Royal Guard At The Palace On the 12th October, National Day
On the “National Day of Spain”, October 12 each year, which commemorates the discovery of America, this picture, was taken showing the Royal Guards Parade at the Patio de Armas of the Royal Palace in Madrid.
Royal Palace – Plaza Oriente
View of the Royal Palace with Plaza España buildings in the background.
This pedestrian space in front of the Palace, was constructed where Bailen Street once had been. All of Plaza de Oriente has been designed as a pedestrian square.
Statues Of Spanish Kings
This collection of twenty limestone sculptures of the Spanish kings in Plaza de Oriente, correspond to five Visigoth kings and fifteen of the first Christian kingdoms of the “Reconquest” of the Iberian Peninsula from the Moors.
Terrace Bar Next To The Opera
In the Plaza de Oriente and the Teatro Real surrounding and overlooking the Royal Palace, you can enjoy cozy local bars and restaurant terraces, that are open all year round.
The Opera – Royal Theater
After thirty-two years of planning and construction, the Royal Order of May 7, 1850 enforced the immediate termination of the “Teatro de Oriente”, and the building was completed within five months. It was finally inaugurated on November 19, 1850.

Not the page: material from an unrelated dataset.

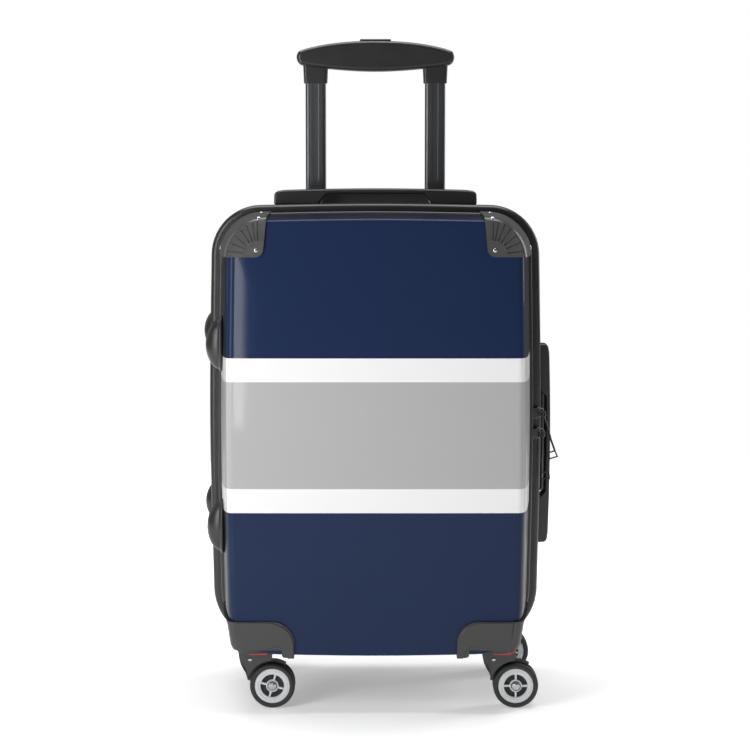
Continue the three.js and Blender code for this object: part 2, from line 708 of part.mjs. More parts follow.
// The fork in its own frame: swivel axis at x = 0, y = 0, trailing towards +X.
function fork() {
  const arch = WHEEL_RADIUS + ARCH_GAP;
  const webRadius = arch + 1;
  const top = MOUNT_Z - 0.5;
  const degrees = THREE.MathUtils.degToRad;
  const tipAngle = degrees(165);
  const endAngle = degrees(78);
  const tipX = TRAIL + arch * Math.cos(tipAngle);
  const tipZ = WHEEL_RADIUS + arch * Math.sin(tipAngle);
  const skirt = new THREE.Shape();
  skirt.moveTo(-SWIVEL_RADIUS, top);
  skirt.quadraticCurveTo(-SWIVEL_RADIUS + 1, (top + tipZ) / 2, tipX - 1.5, tipZ);
  skirt.lineTo(tipX, tipZ);
  skirt.absarc(TRAIL, WHEEL_RADIUS, arch, tipAngle, endAngle, true);
  skirt.lineTo(SWIVEL_RADIUS, WHEEL_RADIUS + arch + 5);
  skirt.lineTo(SWIVEL_RADIUS, top);
  const web = new THREE.Shape();
  web.absarc(TRAIL, WHEEL_RADIUS, webRadius, degrees(-10), degrees(170), false);
  web.lineTo(TRAIL - 7, WHEEL_RADIUS - 5);
  web.lineTo(TRAIL + 7, WHEEL_RADIUS - 7);
  const column = uprightCylinder(SWIVEL_RADIUS, top - 4, top, 0, 0, 20);
  const stem = uprightCylinder(STEM_RADIUS, top - 1, MOUNT_Z + BLOCK_HEIGHT - 8, 0, 0, 12);
  const bore = turned(
    [
      [0, -WEB_WIDTH],
      [AXLE_RADIUS + GAP, -WEB_WIDTH],
      [AXLE_RADIUS + GAP, WEB_WIDTH],
      [0, WEB_WIDTH],
    ],
    12,
    TRAIL,
    0,
    WHEEL_RADIUS,
  );
  return join(
    prism(skirt, -HOOD_WIDTH / 2, HOOD_WIDTH / 2),
    prism(web, -WEB_WIDTH / 2, WEB_WIDTH / 2),
    column,
    stem,
  ).subtract(bore);
}

function axle() {
  const end = WHEEL_FACE + 0.6;
  const neck = end - 1.2;
  const profile = [
    [0, -end],
    [AXLE_HEAD, -end],
    [AXLE_HEAD, -neck],
    [AXLE_RADIUS, -neck],
    [AXLE_RADIUS, neck],
    [AXLE_HEAD, neck],
    [AXLE_HEAD, end],
    [0, end],
  ];
  return turned(profile, 12, TRAIL, 0, WHEEL_RADIUS);
}

// Its flats, not its edges, are a wheel radius from the axle, so that it stands on one.
function tyre(side) {
  const half = WHEEL_WIDTH / 2;
  const tread = WHEEL_RADIUS / Math.cos(Math.PI / TYRE_SIDES);
  const seat = HUB_RADIUS + GAP;
  const shoulder = (tread - seat) * 0.3;
  const profile = [
    [seat, -half + 0.4],
    [tread - shoulder, -half],
    [tread, -half + 2.2],
    [tread, half - 2.2],
    [tread - shoulder, half],
    [seat, half - 0.4],
  ];
  return turned(profile, TYRE_SIDES, TRAIL, side * WHEEL_OFFSET, WHEEL_RADIUS);
}

// A hub with a raised rim and boss, and its disc set back from the outer face.
function hub(side) {
  const half = WHEEL_WIDTH / 2 - 0.6;
  const bore = AXLE_RADIUS + 0.5;
  const boss = AXLE_HEAD + 1.7;
  const profile = [
    [bore, -half],
    [HUB_RADIUS, -half],
    [HUB_RADIUS, half],
    [SPOKE_DISC, half],
    [SPOKE_DISC - 0.6, half - 4],
    [boss, half - 4],
    [boss, half],
    [bore, half],
  ];
  const facing = profile.map(([r, along]) => [r, side * along]);
  const ordered = side > 0 ? facing : facing.reverse();
  return turned(ordered, 12, TRAIL, side * WHEEL_OFFSET, WHEEL_RADIUS);
}

function caster(name, x, y, heading) {
  const group = new THREE.Group();
  group.position.set(x, y, 0);
  group.rotation.z = THREE.MathUtils.degToRad(heading);
  group.add(named(name + "_fork", fork(), darkPlastic));
  group.add(named(name + "_axle", axle(), steel));
  for (const [wheel, side] of [
    ["a", -1],
    ["b", 1],
  ]) {
    group.add(named(name + "_tyre_" + wheel, tyre(side), rubber));
    group.add(named(name + "_hub_" + wheel, hub(side), whitePlastic));
  }
  return group;
}

// ---------------------------------------------------------------- assembly

const part = new THREE.Group();
part.name = "suitcase";

// Front half
part.add(named("front_shell", frontShell(), print));
part.add(named("front_piping", piping(), darkPlastic));
part.add(named("front_zip_tape", zipTape(FRONT_TAPE_Y, ZIP_Y - GAP / 2), zipFabric));
part.add(named("front_lining", frontLining(), liningFabric));
part.add(named("mesh_divider", meshDivider(), meshFabric));

// Back half
part.add(named("back_shell", backShell(), blackShell));
part.add(named("back_frame", frame(), darkPlastic));
part.add(named("back_zip_tape", zipTape(ZIP_Y + GAP / 2, FRAME_FRONT_Y - GAP), zipFabric));
part.add(named("back_lining", backLining(), liningFabric));
part.add(named("packing_straps", packingStraps(), webbing));
part.add(named("top_plate", topPlate(), darkPlastic));
part.add(named("side_plate", sidePlate(), darkPlastic));

// Corner guards, housings and casters
for (const [word, side] of SIDES) {
  part.add(named("corner_guard_" + word, cornerGuard(side), darkPlastic));
  part.add(named("front_housing_" + word, wheelHousing(FRONT_ROWS, side, FRONT_CASTER_Y), darkPlastic));
  part.add(named("back_housing_" + word, wheelHousing(BACK_ROWS, side, BACK_CASTER_Y), darkPlastic));
  part.add(caster("front_" + word, side * CASTER_X, FRONT_CASTER_Y, 0));
  part.add(caster("back_" + word, side * CASTER_X, BACK_CASTER_Y, side > 0 ? 0 : -90));
}

// Feet on the left side
const FRONT_FOOT_Y = -HALF_DEPTH + 42;
const BACK_FOOT_Y = HALF_DEPTH - 27;
const FOOT_SPACING = 202;
for (const [word, up] of [
  ["upper", 1],
  ["lower", -1],
]) {
  const z = CASE_MIDDLE + 1 + (up * FOOT_SPACING) / 2;
  part.add(named("front_foot_" + word, foot(FRONT_ROWS, FRONT_FOOT_Y, z, FOOT_PROUD), darkPlastic));
  part.add(named("back_foot_" + word, foot(BACK_ROWS, BACK_FOOT_Y, z, BACK_FOOT_PROUD), darkPlastic));
}

// Telescopic handle
for (const [word, side] of SIDES) {
  const tubes = new THREE.Group();
  tubes.position.x = (side * TUBE_SPACING) / 2;
  tubes.add(named("outer_tube_" + word, tube(2, OUTER_BOTTOM_Z, POCKET_Z), gunmetal));
  tubes.add(named("middle_tube_" + word, tube(1, MIDDLE_BOTTOM_Z, POCKET_Z), gunmetal));
  tubes.add(named("upper_tube_" + word, tube(0, UPPER_BOTTOM_Z, SOCKET_BOTTOM_Z + SOCKET_DEPTH - GAP), gunmetal));
  part.add(tubes);
}
part.add(named("grip", grip(), gripPlastic));
part.add(named("release_button", releaseButton(), gripPlastic));

// Carry handles
part.add(named("top_carry_handle", onTop(carryHandle()), gripPlastic));
part.add(named("side_carry_handle", onSide(carryHandle()), gripPlastic));

// Zip sliders on the right, each with its pull hanging from it
for (const [word, z, lean, loopSide] of [
  ["upper", CASE_MIDDLE + 15.5, -18, -1],
  ["lower", CASE_MIDDLE - 7.5, 0, 1],
]) {
  part.add(named("zip_slider_" + word, slider(z), steel));
  const tag = named("zip_pull_" + word, pull(loopSide), steel);
  tag.position.set(PIVOT_X, ZIP_Y, z + 1.6);
  tag.rotation.y = THREE.MathUtils.degToRad(lean);
  part.add(tag);
}

export default part;
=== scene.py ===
import json
import math

import bmesh
import bpy
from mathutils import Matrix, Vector


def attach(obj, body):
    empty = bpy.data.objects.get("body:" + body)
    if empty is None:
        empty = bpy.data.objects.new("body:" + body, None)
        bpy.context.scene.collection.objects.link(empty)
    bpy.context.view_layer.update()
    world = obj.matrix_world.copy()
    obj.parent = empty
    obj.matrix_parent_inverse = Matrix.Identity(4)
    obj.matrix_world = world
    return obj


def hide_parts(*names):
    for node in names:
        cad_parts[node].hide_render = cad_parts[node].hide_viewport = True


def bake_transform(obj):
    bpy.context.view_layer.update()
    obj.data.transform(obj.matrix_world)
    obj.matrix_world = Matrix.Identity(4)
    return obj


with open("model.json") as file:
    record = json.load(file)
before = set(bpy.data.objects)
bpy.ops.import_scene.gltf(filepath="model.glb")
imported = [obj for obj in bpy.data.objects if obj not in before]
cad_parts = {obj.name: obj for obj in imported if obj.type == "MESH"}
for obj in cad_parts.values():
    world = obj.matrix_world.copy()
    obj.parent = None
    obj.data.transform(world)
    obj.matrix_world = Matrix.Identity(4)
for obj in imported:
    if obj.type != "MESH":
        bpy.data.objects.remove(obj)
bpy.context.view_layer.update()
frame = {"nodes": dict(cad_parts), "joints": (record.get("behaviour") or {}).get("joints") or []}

# A hard-shell cabin suitcase. Sizes below are in millimetres, as in the frame, and helpers turn
# them into metres. X runs to the right of the printed front, Y to the back and Z up.

MM = 0.001
HALF_WIDTH = 184
HALF_DEPTH = 117
FRAME_BOTTOM = 52
FRAME_TOP = 551
CASE_MIDDLE = (FRAME_BOTTOM + FRAME_TOP) / 2
TOP_RADIUS = 54
BOTTOM_RADIUS = 62
SIDE_BOW = 4
END_BOW = 3
SHELL_WALL = 2.6
COVER_WALL = 2.8
GAP = 0.3
JOINTS = {joint["name"]: joint for joint in frame["joints"]}
SWIVEL_X = 134.65
FRONT_SWIVEL_Y = -82
BACK_SWIVEL_Y = 80
TRAIL = 20.6
WHEEL_RADIUS = 25
WHEEL_OFFSET = 7.4
TUBE_X = 69
TUBE_Y = 95
GRIP_CROWN = 737.5
HANDLE_UNDER = 551.4
HANDLE_Y = 34.9
HANDLE_TO_SIDE = (181.9, 0, CASE_MIDDLE - 23 - HANDLE_UNDER)
WEBBING_SIZE = (378, 25)

# ---------------------------------------------------------------- modelling helpers


def mm(values):
    return tuple(value * MM for value in values)


def hold(*pieces):
    """Selects only these pieces, in object mode."""
    if bpy.context.mode != "OBJECT":
        bpy.ops.object.mode_set(mode="OBJECT")
    bpy.ops.object.select_all(action="DESELECT")
    for piece in pieces:
        piece.select_set(True)
    if pieces:
        bpy.context.view_layer.objects.active = pieces[0]
        return pieces[0]


def primitive(kind, name, at=(0, 0, 0), scale=(1, 1, 1), turn=(0, 0, 0), **settings):
    """A primitive at its size and place, with its place in its mesh."""
    hold()
    angles = [math.radians(angle) for angle in turn]
    getattr(bpy.ops.mesh, f"primitive_{kind}_add")(location=mm(at), rotation=angles, **settings)
    piece = bpy.context.object
    piece.name = piece.data.name = name
    piece.scale = mm(scale)
    bpy.ops.object.transform_apply(location=True, rotation=True, scale=True)
    return piece


def block(name, low, high):
    middle = [(a + b) / 2 for a, b in zip(low, high)]
    return primitive("cube", name, middle, [b - a for a, b in zip(low, high)], size=1)


def drum(name, radius, low, high, sides=48, turn=(0, 0, 0)):
    """A cylinder between the middles of its two ends."""
    middle = [(a + b) / 2 for a, b in zip(low, high)]
    length = math.dist(low, high)
    size = (2 * radius, 2 * radius, length)
    return primitive("cylinder", name, middle, size, turn, vertices=sides, radius=0.5, depth=1)


def edit(piece):
    hold(piece)
    bpy.ops.object.mode_set(mode="EDIT")


def pick(kind, test=lambda at, way: True, more=False):
    """Selects what passes the test, in edit mode. It is given a middle, and a normal or an edge."""
    bpy.ops.mesh.select_mode(type=kind)
    if not more:
        bpy.ops.mesh.select_all(action="DESELECT")
    mesh = bmesh.from_edit_mesh(bpy.context.object.data)
    if kind == "VERT":
        items = [(vert, vert.co, vert.normal) for vert in mesh.verts]
    elif kind == "EDGE":
        ends = [(edge, edge.verts[0].co, edge.verts[1].co) for edge in mesh.edges]
        items = [(edge, (a + b) / 2, (b - a) / MM) for edge, a, b in ends]
    else:
        items = [(face, face.calc_center_median(), face.normal) for face in mesh.faces]
    for item, at, way in items:
        if test(at / MM, way):
            item.select_set(True)
    mesh.select_flush_mode()
    bmesh.update_edit_mesh(bpy.context.object.data)


def extrude(by):
    bpy.ops.mesh.extrude_region_move(TRANSFORM_OT_translate={"value": mm(by)})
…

This photo shows the front of the building towards the Plaza Isabel II, popularly called Opera Square.
Behind the building is the Plaza de Oriente, and the Royal Palace.
Plaza Santo Domingo
After nearly a century of changes in the Plaza Santo Domingo, in February 2006 demolition work started to convert the existing underground parking, into a quiet pedestrian square.
This area along with the nearby street Preciados, which was also closed to car traffic, has allowed nearby catering business to create a good deal of terraces to eat or to have a drink.
This square was built before the great reform of construction of the Gran Via, in 1910.
Nearby Callao, there is a great deal of places for shopping, entertainment and dining.
From this point, we begin and end our sightseeing walking tours of Madrid Centre.